Voici un live aussi bon que frustrant. « Bon » car il saisit Helloween au faîte de sa gloire et de son talent, lors de la tournée triomphale de l'essentiel Keeper Of The Seven Keys Part II, avec le line up « historique » du groupe (Kai Hansen, Michael Kiske, Michael Weikath, Markus Grosskopf, Ingo Schwichtenberg). Même si le départ d'un Kai Hansen lassé des tournées trop longues et des conflits d'ego avec Michael Kiske et Michael Weikath était annoncé, le groupe joue pour le mieux et l'interprétation ne se ressent pas du tout des tensions au sein d'Helloween. Les mines hilares et combatives des musiciens sur la couverture ne sont donc pas entièrement factices. 

Evidemment plus heavy que sur Keeper Of The Seven Keys Part II, les interprétations proposées sont simplement excellentes. Elles permettent de redécouvrir des titres tels « Rise And Fall », « Dr Stein » ou « We Got The Right » qui souffraient d'une production trop clinique. L'inclusion de nombreux passages nouveaux, tels le break rallongé de « Future World » – parfait pour faire chanter le public – amène en outre une autre dose de fraîcheur. Le clou est sans doute la prestation exceptionnelle de Kiske. Son chant absolument impeccable sur un « I Want Out » ou sur « We Got Right » est à apprécier d'autant plus que le live a été enregistré à partir d'un seul concert en Écosse et non d'une pléiade de dates. Une mention doit être faite pour la nouvelle version de « How Many Tears » : le chant de Kiske est certes différent de Hansen mais passe très bien la rampe. On sent que le chanteur n'est nullement en pilotage automatique comme sur d'autres titres de Walls Of Jericho chantés notamment sur la tournée précédent.

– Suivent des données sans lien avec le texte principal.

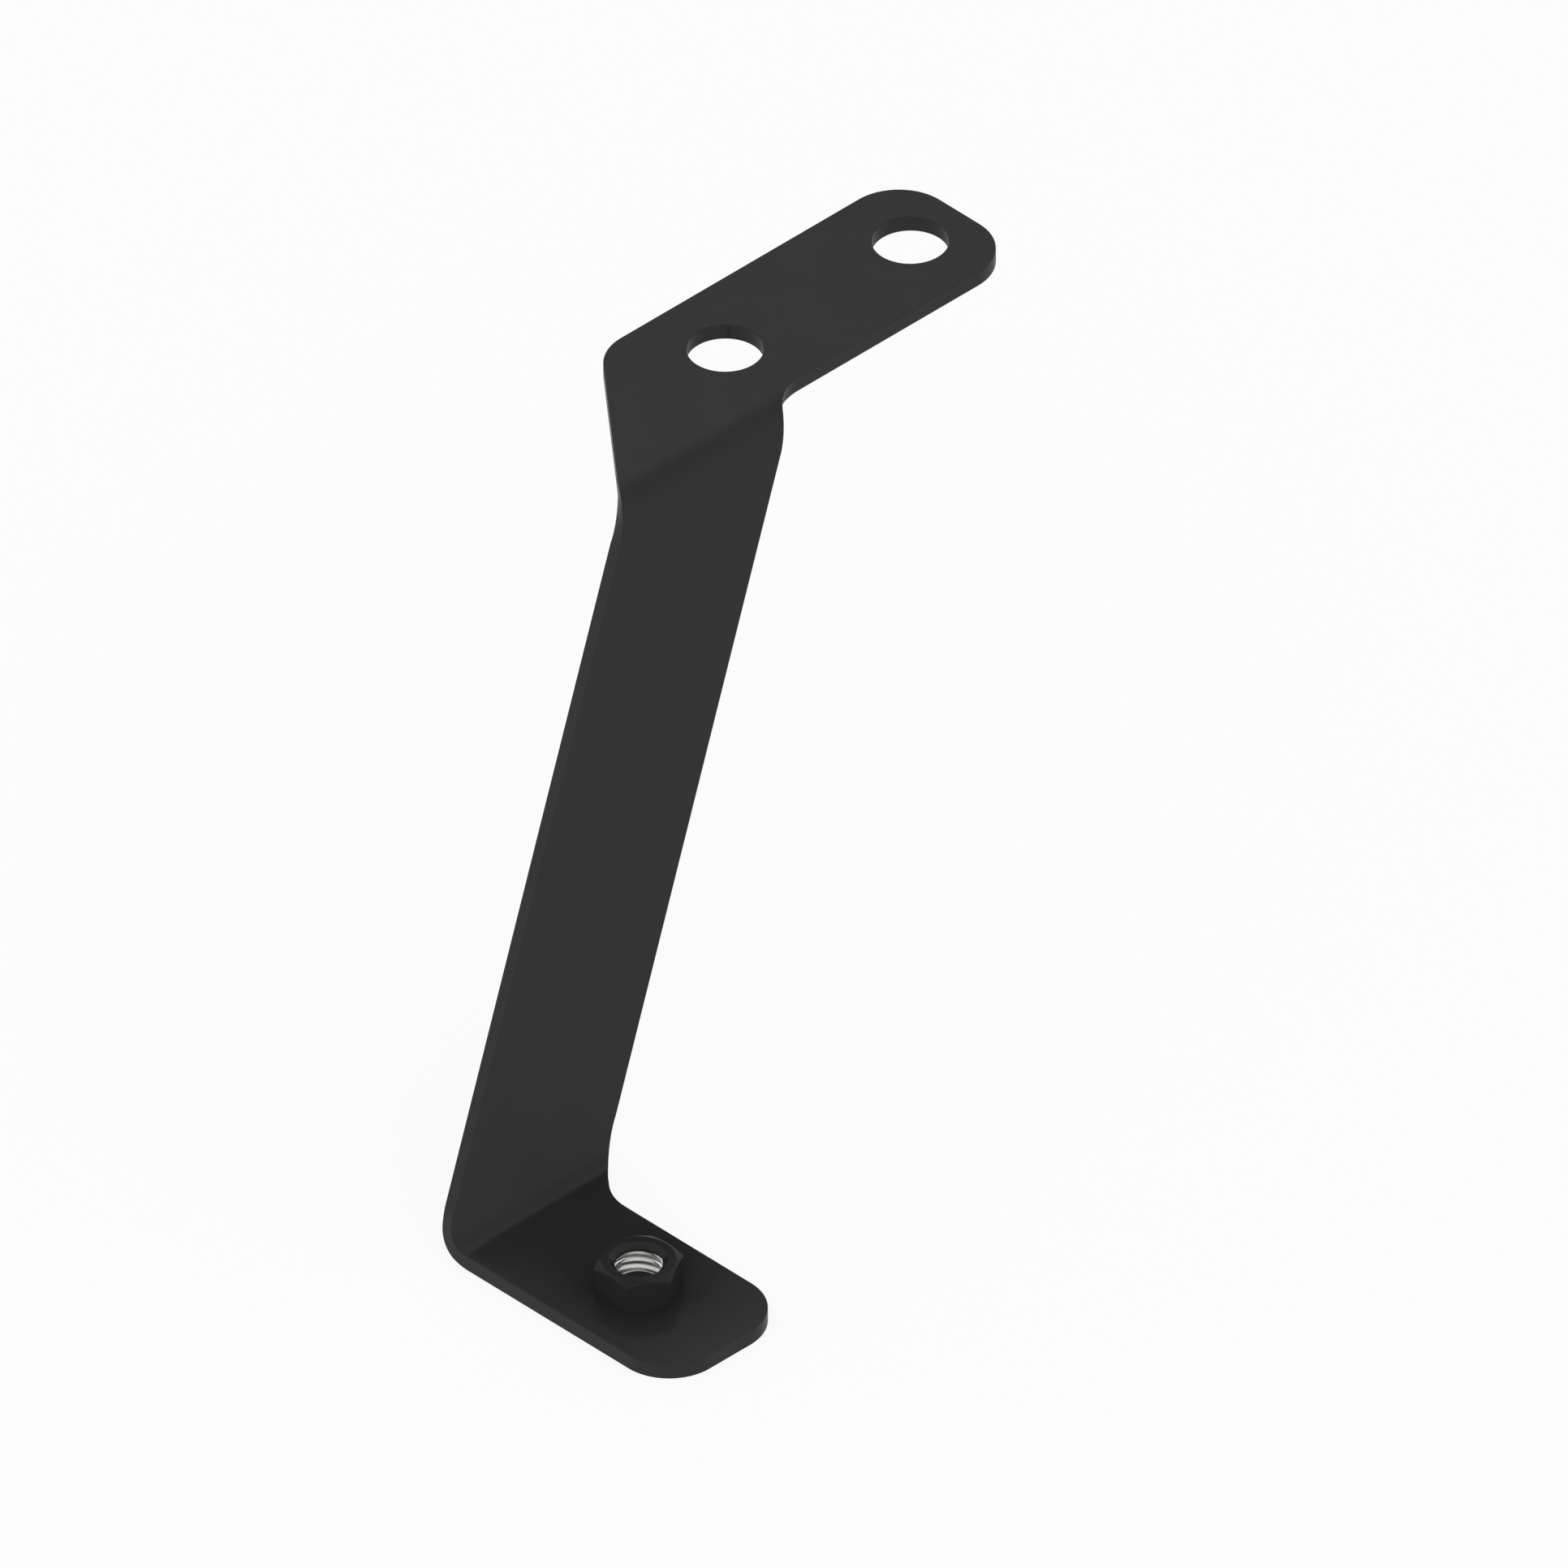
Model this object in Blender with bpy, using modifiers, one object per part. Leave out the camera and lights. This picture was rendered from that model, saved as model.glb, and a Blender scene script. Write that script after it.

Nous en venons ainsi la question de la setlist et c'est là que la frustration éclate. Live de fin de contrat avec Noise, ce Live In The UK n'est qu'un simple aperçu de ce qu'étaient les concerts du groupe à l'époque puisqu'il manque une bonne moitié des titres interprétés sur cette tournée. Le choix de ne faire paraître qu'un CD simple (même pas rempli à ras bord d'ailleurs) a poussé Noise à écarter (accrochez-vous bien) : « I'm Alive », « Eagle Fly Free », « March Of Time », « Halloween », « Keeper Of The Seven Keys » et j'en passe. Des titres totalement incontournables et dont la portée clairement épique pour certains était un élément décisif de l'identité du groupe. De telle sorte que les sept chansons présentées ici ne sont qu'un échantillon totalement artificiel, extrait d'un ensemble qui, tel quel, aurait constitué un live historique, à la hauteur d'un Live After Death ou d'un Unleashed In The East. Un échantillon d'ailleurs mal effectué, puisque certains titres sont quand même mineurs dans la discographie du groupe et qu'on aurait largement pu les remplacer par d'autres plus essentiels. Pourquoi avoir troqué un « Rise And Fall » au détriment « March Of Time », je me demande ? Il y a quelques années, Sanctuary avait annoncé la parution d'une édition complète en deux CDs, mais tels la sœur Anne, à l'horizon nous ne voyons toujours rien venir.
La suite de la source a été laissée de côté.